- WHAT IS REQUIRED: Restate word for word the lines of the records below, starting at the line that contains "Recreate this object" and ending at the line that contains "LINER_LENGTH = 54.0", with both of those lines included and nothing else.

[Data extracted from a collection]
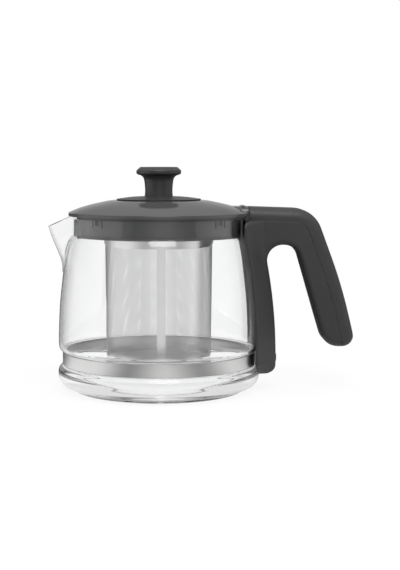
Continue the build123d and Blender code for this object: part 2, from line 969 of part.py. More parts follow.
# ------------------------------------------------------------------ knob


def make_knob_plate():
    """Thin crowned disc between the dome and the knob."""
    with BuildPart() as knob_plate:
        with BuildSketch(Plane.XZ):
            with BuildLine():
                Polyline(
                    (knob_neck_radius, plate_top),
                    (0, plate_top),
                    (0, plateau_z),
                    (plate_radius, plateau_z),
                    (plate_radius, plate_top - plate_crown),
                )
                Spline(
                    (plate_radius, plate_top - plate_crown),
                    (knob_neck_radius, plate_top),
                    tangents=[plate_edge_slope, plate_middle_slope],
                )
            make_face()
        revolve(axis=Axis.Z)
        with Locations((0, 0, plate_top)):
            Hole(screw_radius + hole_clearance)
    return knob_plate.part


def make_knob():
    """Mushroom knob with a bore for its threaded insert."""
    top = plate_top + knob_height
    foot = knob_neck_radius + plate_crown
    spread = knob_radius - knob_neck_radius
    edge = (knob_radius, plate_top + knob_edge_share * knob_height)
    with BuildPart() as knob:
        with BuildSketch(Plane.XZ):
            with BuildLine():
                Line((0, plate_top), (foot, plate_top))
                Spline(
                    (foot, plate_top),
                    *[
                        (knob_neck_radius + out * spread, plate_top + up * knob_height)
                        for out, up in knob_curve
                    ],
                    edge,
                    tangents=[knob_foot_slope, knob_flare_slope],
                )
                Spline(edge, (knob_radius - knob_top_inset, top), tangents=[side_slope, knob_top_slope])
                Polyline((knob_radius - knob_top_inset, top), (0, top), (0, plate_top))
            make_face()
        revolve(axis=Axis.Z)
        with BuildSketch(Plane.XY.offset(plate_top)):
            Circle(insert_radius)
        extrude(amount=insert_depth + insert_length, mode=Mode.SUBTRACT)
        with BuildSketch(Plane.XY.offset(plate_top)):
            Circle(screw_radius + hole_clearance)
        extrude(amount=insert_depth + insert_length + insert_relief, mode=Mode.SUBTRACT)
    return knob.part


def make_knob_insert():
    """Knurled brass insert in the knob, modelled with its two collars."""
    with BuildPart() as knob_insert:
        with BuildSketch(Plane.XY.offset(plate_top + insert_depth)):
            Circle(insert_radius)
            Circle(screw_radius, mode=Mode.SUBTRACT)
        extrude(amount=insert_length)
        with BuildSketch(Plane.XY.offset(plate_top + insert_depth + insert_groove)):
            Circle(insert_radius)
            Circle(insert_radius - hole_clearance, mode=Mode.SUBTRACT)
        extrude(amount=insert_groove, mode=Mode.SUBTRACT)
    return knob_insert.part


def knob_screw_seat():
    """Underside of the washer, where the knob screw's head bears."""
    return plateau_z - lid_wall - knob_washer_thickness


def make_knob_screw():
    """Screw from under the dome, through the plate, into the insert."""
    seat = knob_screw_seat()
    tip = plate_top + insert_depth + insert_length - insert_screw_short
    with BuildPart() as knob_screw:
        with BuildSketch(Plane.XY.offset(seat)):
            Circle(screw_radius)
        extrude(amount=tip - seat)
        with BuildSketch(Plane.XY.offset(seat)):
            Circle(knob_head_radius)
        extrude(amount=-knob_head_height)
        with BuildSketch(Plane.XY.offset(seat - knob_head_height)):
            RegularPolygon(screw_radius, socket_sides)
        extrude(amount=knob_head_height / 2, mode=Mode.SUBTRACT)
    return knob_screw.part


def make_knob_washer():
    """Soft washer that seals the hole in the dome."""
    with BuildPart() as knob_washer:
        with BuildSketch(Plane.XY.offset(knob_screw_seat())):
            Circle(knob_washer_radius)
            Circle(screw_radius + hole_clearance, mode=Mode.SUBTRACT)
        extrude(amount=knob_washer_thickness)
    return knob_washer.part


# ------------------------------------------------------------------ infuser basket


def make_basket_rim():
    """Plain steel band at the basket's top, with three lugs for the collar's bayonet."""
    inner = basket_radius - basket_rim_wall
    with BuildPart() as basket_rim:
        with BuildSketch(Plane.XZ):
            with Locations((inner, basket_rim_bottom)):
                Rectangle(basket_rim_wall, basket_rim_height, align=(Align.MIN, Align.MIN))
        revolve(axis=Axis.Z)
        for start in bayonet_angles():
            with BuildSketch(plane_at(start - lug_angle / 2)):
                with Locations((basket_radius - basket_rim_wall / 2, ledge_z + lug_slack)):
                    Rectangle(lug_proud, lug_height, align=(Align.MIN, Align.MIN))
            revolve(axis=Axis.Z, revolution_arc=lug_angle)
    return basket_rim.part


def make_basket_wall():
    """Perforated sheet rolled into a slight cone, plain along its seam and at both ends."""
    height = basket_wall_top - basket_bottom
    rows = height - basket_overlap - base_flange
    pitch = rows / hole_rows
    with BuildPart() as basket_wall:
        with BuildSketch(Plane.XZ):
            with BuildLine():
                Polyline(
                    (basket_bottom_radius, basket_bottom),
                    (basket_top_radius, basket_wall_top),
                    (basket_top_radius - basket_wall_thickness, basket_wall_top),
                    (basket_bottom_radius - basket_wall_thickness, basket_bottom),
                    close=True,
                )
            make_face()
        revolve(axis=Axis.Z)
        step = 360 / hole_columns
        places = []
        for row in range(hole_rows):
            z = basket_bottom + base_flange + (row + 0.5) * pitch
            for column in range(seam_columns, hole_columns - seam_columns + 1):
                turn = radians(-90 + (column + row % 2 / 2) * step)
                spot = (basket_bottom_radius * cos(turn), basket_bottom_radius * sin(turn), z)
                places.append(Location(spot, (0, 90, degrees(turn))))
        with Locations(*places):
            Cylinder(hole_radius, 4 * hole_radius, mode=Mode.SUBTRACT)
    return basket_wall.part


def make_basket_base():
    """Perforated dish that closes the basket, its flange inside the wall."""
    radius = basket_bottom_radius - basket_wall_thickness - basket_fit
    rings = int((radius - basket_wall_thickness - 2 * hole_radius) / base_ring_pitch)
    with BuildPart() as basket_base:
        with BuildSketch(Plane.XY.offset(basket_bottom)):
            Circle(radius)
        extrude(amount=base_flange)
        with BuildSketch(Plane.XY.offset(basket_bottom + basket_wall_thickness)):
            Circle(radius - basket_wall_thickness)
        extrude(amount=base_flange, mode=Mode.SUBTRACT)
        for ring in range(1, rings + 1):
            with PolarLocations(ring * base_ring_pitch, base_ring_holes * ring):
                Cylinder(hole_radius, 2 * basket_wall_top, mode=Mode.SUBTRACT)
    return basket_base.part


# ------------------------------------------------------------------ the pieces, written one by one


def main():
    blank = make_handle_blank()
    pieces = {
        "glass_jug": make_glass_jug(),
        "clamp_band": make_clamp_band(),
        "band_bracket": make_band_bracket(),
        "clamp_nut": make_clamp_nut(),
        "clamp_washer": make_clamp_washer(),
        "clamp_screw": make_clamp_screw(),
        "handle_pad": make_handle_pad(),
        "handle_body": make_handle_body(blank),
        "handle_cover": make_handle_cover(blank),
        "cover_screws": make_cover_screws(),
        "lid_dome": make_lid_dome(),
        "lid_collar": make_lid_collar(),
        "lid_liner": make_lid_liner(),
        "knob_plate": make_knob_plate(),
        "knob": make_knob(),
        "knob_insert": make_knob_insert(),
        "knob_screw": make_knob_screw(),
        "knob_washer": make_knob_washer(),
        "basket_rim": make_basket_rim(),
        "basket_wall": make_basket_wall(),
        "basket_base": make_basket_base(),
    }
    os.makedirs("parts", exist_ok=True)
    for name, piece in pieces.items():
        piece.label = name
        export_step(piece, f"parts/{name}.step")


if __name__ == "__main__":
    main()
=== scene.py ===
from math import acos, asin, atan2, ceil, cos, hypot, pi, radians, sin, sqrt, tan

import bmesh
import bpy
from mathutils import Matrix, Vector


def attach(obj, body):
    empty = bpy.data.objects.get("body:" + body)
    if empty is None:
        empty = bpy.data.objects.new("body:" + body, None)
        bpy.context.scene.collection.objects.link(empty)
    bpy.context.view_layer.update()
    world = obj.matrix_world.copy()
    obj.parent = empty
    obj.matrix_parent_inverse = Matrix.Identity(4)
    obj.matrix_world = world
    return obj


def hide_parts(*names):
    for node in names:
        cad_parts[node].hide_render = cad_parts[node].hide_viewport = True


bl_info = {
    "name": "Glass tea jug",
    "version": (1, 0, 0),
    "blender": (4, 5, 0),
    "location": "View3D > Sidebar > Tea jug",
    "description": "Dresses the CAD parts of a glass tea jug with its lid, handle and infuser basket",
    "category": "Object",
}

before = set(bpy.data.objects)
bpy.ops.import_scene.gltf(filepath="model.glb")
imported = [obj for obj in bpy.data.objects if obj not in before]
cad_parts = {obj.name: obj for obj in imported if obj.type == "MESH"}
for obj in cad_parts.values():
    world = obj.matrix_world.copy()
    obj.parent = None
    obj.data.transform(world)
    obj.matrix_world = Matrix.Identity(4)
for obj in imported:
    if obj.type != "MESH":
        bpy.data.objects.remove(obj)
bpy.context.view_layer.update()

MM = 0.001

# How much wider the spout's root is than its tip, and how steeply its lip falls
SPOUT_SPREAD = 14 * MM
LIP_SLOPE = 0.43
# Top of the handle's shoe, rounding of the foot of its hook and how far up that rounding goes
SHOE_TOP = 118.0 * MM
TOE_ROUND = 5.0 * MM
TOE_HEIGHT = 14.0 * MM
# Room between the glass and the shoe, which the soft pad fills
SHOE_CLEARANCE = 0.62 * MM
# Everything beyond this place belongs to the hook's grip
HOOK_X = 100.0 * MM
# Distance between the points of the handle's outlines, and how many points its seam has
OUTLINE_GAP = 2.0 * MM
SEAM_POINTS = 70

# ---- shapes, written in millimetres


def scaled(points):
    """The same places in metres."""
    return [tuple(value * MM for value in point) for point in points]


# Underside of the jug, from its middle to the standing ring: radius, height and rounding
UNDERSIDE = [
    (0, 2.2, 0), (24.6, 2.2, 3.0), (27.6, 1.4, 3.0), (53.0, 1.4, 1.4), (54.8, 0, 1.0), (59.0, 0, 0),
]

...

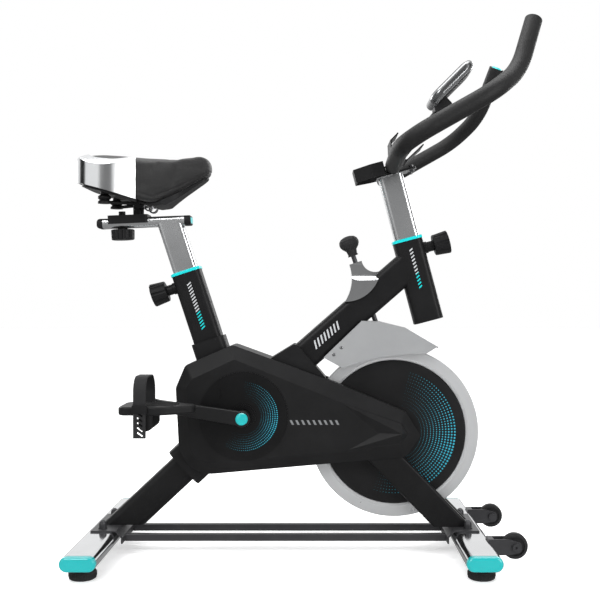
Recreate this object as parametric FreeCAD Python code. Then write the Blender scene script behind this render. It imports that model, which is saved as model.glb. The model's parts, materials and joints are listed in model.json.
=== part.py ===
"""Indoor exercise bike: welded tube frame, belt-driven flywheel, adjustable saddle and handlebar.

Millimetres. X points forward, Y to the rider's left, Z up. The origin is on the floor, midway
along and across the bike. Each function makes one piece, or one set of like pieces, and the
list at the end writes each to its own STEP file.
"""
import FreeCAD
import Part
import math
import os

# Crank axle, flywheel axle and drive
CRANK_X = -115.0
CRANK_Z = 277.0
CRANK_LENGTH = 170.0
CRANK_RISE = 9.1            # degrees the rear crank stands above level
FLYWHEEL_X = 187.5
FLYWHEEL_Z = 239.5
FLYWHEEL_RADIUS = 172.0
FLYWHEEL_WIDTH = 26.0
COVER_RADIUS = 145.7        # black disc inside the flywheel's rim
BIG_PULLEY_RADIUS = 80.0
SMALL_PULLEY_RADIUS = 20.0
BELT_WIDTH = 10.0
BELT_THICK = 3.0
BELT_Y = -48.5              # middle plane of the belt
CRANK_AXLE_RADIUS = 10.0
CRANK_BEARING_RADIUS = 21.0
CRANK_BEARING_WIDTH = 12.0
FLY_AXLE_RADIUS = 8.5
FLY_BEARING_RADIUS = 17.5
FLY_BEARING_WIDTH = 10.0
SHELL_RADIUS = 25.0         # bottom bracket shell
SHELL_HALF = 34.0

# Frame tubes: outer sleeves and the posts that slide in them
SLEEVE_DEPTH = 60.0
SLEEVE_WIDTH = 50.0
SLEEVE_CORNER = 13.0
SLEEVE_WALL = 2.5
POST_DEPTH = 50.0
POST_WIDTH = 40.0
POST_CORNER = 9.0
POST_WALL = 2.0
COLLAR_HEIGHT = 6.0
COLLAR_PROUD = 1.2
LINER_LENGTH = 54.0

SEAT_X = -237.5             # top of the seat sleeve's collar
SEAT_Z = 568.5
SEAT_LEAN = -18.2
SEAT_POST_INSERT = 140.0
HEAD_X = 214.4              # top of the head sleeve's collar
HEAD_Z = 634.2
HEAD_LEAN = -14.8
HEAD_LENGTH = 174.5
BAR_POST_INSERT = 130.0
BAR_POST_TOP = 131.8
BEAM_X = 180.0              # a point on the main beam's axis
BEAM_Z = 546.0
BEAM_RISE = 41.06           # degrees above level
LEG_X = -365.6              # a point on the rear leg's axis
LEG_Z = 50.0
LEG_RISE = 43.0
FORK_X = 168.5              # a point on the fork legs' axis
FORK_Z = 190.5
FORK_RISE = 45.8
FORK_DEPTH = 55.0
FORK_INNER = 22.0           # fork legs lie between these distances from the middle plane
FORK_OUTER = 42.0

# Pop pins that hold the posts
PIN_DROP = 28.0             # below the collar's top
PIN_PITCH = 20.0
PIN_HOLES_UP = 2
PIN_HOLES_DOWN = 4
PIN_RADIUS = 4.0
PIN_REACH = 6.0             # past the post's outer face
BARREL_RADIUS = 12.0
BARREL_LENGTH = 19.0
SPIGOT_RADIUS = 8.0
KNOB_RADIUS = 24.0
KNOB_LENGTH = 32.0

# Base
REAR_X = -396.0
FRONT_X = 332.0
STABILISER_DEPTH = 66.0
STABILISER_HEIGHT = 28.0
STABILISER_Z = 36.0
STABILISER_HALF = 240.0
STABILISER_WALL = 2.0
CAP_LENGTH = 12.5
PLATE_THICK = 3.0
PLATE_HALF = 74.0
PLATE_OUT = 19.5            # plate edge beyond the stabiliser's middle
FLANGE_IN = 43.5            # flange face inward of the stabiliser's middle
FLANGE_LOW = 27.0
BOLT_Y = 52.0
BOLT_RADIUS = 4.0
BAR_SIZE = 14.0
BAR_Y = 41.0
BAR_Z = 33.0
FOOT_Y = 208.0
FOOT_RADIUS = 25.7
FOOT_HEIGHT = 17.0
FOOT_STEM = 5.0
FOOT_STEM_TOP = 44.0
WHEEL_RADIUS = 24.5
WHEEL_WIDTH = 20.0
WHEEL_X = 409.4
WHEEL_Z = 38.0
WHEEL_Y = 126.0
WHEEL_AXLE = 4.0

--

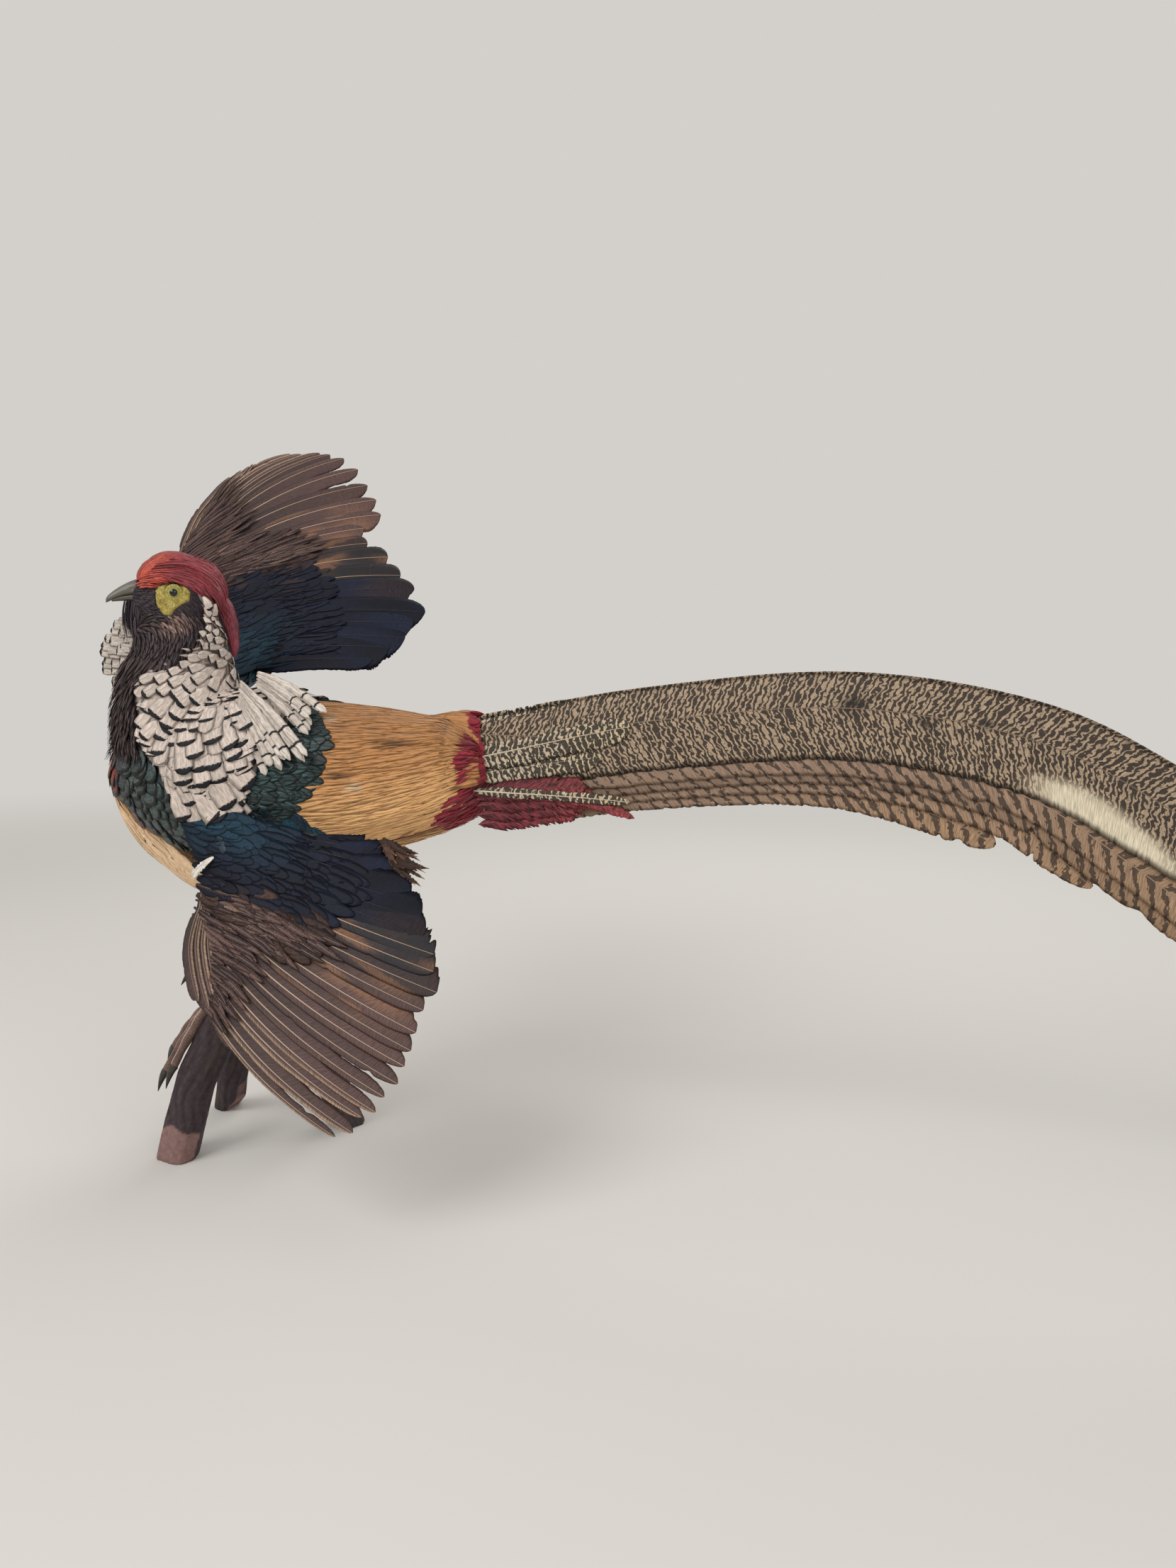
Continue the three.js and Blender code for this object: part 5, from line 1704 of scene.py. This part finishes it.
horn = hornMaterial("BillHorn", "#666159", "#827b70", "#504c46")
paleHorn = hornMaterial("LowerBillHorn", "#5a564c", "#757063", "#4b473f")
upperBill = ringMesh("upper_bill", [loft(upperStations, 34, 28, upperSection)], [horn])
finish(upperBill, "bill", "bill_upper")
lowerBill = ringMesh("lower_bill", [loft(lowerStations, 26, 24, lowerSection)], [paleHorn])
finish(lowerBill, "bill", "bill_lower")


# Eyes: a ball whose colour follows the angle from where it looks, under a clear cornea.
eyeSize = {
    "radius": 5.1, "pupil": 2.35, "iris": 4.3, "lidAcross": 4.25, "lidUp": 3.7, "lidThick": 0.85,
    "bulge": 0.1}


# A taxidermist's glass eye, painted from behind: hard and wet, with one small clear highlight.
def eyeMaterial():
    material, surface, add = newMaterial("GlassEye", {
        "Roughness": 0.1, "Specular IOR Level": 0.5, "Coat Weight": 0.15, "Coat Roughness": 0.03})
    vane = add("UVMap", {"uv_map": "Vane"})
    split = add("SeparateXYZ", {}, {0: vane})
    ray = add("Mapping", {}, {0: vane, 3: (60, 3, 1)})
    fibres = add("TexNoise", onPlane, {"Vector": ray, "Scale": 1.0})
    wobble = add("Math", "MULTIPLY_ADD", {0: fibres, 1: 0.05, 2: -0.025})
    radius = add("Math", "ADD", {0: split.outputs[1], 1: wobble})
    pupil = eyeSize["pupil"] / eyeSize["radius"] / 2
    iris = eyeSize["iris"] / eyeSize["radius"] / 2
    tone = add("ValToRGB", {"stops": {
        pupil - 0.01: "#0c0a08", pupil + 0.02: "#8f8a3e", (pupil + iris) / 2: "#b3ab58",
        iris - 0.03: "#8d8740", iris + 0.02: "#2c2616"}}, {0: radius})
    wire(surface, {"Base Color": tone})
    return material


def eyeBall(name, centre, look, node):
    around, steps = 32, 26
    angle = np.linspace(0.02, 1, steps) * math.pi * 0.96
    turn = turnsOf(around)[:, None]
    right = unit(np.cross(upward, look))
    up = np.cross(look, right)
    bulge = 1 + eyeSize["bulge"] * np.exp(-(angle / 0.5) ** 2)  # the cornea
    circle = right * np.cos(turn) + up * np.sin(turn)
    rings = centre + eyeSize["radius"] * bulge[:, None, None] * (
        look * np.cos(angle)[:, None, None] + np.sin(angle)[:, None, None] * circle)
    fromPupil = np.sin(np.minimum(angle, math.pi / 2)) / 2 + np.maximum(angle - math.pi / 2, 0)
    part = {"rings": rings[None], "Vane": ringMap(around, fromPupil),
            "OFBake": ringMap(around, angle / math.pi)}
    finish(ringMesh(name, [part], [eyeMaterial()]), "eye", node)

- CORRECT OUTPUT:
Recreate this object as parametric FreeCAD Python code. Then write the Blender scene script behind this render. It imports that model, which is saved as model.glb. The model's parts, materials and joints are listed in model.json.
=== part.py ===
"""Indoor exercise bike: welded tube frame, belt-driven flywheel, adjustable saddle and handlebar.

Millimetres. X points forward, Y to the rider's left, Z up. The origin is on the floor, midway
along and across the bike. Each function makes one piece, or one set of like pieces, and the
list at the end writes each to its own STEP file.
"""
import FreeCAD
import Part
import math
import os

# Crank axle, flywheel axle and drive
CRANK_X = -115.0
CRANK_Z = 277.0
CRANK_LENGTH = 170.0
CRANK_RISE = 9.1            # degrees the rear crank stands above level
FLYWHEEL_X = 187.5
FLYWHEEL_Z = 239.5
FLYWHEEL_RADIUS = 172.0
FLYWHEEL_WIDTH = 26.0
COVER_RADIUS = 145.7        # black disc inside the flywheel's rim
BIG_PULLEY_RADIUS = 80.0
SMALL_PULLEY_RADIUS = 20.0
BELT_WIDTH = 10.0
BELT_THICK = 3.0
BELT_Y = -48.5              # middle plane of the belt
CRANK_AXLE_RADIUS = 10.0
CRANK_BEARING_RADIUS = 21.0
CRANK_BEARING_WIDTH = 12.0
FLY_AXLE_RADIUS = 8.5
FLY_BEARING_RADIUS = 17.5
FLY_BEARING_WIDTH = 10.0
SHELL_RADIUS = 25.0         # bottom bracket shell
SHELL_HALF = 34.0

# Frame tubes: outer sleeves and the posts that slide in them
SLEEVE_DEPTH = 60.0
SLEEVE_WIDTH = 50.0
SLEEVE_CORNER = 13.0
SLEEVE_WALL = 2.5
POST_DEPTH = 50.0
POST_WIDTH = 40.0
POST_CORNER = 9.0
POST_WALL = 2.0
COLLAR_HEIGHT = 6.0
COLLAR_PROUD = 1.2
LINER_LENGTH = 54.0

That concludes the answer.